Ms Simpson said people who needed to access syringes were being treated with far more openness and respect than they were many years ago, which often marginalised them and made them reluctant to become part of a needle exchange program.
Ms Simpson said Orange was well-equipped with options for people to access syringes 24 hours a day through the machine mounted on the wall at the Kite Street Community Health Centre and services offered inside the centre.
“However, while Orange, Bathurst and Dubbo are well placed with options including face-to-face contact to request a syringe, many other areas in the region have not had the same options in the past,” she said.
Ms Simpson said the LHD undertook a study to determine how people in places like Lightning Ridge, for example, accessed a syringe.
“This was brought about after there was a real emergence of the use of crystal methamphetamine (ice),” she said.
“The idea of the study was to determine equality in access to the services.”
Ms Simpson said the results of the study and strategies used were presented to the Indigenous International Pre-Conference on HIV/AIDS in the lead-up to a conference being held in Melbourne.
Ms Simpson told the conference the LHD had developed different models for people to access syringes in a range of communities.
“One of the main barriers for people in a smaller community is anonymity if someone has to go in and ask for a syringe,”she said.
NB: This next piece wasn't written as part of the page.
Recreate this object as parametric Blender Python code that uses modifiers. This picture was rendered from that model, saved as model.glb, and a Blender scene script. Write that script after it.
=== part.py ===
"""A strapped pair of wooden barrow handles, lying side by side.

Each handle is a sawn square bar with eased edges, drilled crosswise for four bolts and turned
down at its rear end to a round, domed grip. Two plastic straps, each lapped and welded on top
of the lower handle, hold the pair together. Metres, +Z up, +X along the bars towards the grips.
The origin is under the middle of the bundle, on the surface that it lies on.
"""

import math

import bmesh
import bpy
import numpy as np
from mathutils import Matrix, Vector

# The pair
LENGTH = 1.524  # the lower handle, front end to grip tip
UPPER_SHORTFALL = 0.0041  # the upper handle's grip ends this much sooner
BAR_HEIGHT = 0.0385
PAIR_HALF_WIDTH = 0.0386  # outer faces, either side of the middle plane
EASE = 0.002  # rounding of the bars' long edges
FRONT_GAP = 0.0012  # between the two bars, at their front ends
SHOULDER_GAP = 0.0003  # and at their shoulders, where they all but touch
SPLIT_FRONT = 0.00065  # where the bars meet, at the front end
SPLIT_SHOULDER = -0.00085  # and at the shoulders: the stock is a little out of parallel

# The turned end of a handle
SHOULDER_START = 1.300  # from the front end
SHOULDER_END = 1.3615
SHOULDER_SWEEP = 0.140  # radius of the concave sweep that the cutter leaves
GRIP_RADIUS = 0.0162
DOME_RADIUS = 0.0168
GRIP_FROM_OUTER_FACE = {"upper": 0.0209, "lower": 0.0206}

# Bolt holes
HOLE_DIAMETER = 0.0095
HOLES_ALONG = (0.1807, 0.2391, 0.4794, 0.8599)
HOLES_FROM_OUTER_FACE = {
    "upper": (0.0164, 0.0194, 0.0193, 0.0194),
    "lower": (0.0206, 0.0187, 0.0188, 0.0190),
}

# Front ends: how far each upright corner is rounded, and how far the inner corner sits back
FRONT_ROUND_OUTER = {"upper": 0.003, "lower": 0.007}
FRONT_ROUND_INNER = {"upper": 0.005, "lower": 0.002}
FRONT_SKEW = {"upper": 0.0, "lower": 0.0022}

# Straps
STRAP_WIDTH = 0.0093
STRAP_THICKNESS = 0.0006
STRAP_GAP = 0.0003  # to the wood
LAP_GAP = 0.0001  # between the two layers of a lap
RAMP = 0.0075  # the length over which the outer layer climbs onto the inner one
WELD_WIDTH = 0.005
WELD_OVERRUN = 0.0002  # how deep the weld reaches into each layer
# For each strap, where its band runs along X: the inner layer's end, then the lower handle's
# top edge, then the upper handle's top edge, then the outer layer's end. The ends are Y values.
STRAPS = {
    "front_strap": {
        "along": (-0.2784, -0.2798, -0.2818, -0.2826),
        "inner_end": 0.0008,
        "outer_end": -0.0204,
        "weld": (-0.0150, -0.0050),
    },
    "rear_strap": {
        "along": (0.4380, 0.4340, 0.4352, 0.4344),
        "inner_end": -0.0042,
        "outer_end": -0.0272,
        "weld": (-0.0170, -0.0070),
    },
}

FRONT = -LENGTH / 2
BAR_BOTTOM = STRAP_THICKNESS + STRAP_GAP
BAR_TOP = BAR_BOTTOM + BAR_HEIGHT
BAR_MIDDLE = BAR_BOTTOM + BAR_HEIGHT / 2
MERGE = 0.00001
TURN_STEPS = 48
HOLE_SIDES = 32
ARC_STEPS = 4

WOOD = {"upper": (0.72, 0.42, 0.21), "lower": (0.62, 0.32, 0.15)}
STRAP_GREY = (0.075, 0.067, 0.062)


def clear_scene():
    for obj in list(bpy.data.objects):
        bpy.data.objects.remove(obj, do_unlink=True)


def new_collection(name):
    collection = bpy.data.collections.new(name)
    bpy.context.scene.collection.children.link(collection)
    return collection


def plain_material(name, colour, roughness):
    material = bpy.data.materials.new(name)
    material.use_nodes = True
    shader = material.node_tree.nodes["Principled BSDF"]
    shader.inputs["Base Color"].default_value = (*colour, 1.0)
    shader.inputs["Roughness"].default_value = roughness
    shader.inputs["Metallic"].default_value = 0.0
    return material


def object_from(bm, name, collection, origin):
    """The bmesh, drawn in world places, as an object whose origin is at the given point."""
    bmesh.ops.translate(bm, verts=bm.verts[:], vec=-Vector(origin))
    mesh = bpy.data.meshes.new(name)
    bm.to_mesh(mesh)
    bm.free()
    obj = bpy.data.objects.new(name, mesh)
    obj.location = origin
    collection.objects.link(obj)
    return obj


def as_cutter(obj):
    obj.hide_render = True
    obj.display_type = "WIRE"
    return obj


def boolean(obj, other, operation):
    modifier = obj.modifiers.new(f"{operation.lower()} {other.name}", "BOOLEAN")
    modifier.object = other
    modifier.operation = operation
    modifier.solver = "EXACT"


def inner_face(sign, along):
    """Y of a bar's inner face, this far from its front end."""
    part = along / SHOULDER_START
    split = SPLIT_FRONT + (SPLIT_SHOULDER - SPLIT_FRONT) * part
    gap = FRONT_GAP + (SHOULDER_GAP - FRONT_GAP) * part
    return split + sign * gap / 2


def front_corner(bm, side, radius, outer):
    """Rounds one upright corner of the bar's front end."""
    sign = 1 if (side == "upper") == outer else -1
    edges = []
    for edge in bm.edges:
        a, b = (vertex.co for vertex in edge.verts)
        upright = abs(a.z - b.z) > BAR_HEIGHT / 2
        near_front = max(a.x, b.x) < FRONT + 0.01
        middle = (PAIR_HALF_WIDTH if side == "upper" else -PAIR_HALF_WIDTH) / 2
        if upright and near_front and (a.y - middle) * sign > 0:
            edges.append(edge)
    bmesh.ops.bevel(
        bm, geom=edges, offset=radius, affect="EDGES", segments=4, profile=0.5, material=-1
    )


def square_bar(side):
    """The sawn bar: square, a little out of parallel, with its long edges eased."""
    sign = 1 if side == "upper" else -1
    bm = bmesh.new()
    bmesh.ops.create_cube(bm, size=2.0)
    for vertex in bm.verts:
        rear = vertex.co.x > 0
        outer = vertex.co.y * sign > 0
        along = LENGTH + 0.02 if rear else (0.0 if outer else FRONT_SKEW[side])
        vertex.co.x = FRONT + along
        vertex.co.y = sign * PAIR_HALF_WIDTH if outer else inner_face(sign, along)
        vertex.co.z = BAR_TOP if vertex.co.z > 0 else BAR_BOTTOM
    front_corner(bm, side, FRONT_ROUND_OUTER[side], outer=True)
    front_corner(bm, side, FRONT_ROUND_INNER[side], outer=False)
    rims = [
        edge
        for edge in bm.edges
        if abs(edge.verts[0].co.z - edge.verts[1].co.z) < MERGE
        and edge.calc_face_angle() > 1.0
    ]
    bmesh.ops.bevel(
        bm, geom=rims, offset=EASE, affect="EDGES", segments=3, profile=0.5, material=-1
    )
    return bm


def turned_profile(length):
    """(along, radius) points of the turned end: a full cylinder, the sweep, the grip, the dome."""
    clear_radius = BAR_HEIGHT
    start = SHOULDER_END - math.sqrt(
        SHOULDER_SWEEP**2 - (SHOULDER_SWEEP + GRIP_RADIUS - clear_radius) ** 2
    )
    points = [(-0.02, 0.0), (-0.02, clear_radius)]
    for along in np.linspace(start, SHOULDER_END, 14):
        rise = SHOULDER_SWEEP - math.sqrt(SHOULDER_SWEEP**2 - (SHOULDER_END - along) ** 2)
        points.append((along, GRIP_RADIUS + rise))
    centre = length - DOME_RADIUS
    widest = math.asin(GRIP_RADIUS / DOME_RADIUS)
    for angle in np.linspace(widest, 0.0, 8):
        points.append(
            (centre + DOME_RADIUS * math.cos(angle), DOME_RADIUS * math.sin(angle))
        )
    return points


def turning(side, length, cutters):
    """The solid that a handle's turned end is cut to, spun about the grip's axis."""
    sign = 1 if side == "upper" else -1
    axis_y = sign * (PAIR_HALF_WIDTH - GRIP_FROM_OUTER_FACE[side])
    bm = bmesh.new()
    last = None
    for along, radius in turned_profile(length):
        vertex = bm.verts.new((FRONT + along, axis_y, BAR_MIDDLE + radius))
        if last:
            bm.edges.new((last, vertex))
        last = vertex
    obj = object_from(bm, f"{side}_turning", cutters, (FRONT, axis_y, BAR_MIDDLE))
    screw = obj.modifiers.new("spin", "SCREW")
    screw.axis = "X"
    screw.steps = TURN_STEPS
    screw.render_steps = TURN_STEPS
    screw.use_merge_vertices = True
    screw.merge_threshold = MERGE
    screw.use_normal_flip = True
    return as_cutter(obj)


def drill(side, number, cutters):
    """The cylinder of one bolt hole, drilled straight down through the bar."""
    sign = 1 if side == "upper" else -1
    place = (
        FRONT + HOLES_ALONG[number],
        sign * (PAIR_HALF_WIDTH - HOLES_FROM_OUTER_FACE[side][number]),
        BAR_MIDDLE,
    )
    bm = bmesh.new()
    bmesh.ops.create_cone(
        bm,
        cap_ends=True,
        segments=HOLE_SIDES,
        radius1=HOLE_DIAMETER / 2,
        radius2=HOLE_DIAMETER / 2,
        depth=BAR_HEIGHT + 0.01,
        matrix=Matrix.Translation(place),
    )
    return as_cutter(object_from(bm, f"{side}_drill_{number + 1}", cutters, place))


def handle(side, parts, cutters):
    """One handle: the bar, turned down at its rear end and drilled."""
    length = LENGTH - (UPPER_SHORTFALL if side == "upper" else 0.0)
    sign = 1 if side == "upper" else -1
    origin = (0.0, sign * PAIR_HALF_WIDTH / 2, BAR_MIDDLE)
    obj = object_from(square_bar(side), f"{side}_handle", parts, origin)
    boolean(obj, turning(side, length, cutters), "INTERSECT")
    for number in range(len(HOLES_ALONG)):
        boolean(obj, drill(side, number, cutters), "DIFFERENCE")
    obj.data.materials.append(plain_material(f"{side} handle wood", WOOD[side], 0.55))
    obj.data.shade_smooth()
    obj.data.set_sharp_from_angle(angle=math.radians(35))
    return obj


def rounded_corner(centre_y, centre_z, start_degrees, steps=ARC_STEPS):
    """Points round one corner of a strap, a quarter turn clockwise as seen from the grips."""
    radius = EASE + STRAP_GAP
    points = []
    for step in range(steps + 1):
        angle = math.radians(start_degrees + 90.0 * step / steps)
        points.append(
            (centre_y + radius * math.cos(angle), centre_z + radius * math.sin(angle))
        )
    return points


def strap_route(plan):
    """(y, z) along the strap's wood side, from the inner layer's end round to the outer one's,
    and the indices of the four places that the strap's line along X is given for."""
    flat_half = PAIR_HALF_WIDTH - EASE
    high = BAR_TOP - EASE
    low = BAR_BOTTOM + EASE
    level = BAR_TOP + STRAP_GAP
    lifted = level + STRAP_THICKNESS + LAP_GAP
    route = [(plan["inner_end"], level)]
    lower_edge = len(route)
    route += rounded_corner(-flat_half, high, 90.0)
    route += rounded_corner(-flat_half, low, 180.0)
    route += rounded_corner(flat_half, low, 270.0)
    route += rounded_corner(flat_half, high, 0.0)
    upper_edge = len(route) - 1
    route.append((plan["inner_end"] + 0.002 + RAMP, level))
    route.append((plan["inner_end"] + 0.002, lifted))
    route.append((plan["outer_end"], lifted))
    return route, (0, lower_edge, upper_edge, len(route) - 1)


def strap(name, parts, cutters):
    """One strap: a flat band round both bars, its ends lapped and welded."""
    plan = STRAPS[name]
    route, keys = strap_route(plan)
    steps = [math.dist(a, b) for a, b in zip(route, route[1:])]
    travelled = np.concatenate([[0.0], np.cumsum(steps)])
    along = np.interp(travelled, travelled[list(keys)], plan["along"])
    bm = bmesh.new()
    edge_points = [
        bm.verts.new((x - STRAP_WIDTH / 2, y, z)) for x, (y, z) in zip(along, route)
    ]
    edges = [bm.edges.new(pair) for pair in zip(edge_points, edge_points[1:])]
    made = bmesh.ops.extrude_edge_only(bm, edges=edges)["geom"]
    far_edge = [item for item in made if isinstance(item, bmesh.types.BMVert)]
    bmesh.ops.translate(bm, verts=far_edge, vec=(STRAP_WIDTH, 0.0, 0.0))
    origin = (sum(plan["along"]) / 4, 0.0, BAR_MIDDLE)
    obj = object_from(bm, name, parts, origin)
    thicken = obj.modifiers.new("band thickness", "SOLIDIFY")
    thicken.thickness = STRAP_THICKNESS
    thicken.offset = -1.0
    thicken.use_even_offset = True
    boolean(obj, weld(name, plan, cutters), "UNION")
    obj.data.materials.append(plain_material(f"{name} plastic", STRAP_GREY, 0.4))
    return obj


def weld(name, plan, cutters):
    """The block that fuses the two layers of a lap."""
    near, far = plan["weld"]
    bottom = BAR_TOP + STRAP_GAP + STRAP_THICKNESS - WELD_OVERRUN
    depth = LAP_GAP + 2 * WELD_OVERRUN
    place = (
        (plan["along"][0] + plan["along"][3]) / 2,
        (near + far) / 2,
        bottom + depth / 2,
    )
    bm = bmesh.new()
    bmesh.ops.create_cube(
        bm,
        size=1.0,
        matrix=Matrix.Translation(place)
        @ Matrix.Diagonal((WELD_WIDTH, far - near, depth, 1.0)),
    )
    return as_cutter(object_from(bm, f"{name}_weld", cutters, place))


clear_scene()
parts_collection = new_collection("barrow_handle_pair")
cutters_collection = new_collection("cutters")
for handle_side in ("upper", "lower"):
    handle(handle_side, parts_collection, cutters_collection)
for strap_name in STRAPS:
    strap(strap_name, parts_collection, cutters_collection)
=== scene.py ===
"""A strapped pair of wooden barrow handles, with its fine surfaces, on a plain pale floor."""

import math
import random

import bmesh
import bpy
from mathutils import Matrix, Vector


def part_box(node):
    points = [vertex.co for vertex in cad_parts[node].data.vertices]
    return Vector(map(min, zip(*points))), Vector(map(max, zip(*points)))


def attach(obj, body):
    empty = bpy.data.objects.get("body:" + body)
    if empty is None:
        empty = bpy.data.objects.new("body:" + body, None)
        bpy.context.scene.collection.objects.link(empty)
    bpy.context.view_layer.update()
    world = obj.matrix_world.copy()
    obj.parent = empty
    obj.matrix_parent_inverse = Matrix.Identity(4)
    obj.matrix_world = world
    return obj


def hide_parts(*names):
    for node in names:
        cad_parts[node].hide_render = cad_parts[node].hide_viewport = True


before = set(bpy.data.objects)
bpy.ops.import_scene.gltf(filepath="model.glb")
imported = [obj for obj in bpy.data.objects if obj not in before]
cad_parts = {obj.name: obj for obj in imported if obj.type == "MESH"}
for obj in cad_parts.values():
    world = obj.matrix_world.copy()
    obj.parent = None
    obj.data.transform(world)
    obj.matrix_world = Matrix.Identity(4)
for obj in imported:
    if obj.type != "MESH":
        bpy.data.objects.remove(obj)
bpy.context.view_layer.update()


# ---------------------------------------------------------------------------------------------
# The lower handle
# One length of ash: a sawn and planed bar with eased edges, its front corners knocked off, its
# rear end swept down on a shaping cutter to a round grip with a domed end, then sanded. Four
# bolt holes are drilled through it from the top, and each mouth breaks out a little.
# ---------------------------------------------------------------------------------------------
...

She said the development of new devices to sit externally on a building, which incorporated features making it impossible for children to access, had been a major step forward in the fight to improve health statistics.
Ms Simpson said the key to more people using the program was the number of options available for people to access syringes.
“I really feel the NSP connected to harm minimisation has been so successful because we have a dedicated group of clinicians who are working hard to ensure people who need to use the service are not marginalised and are treated with openness and respect,” she said.
No referral is necessary to be part of the NSP.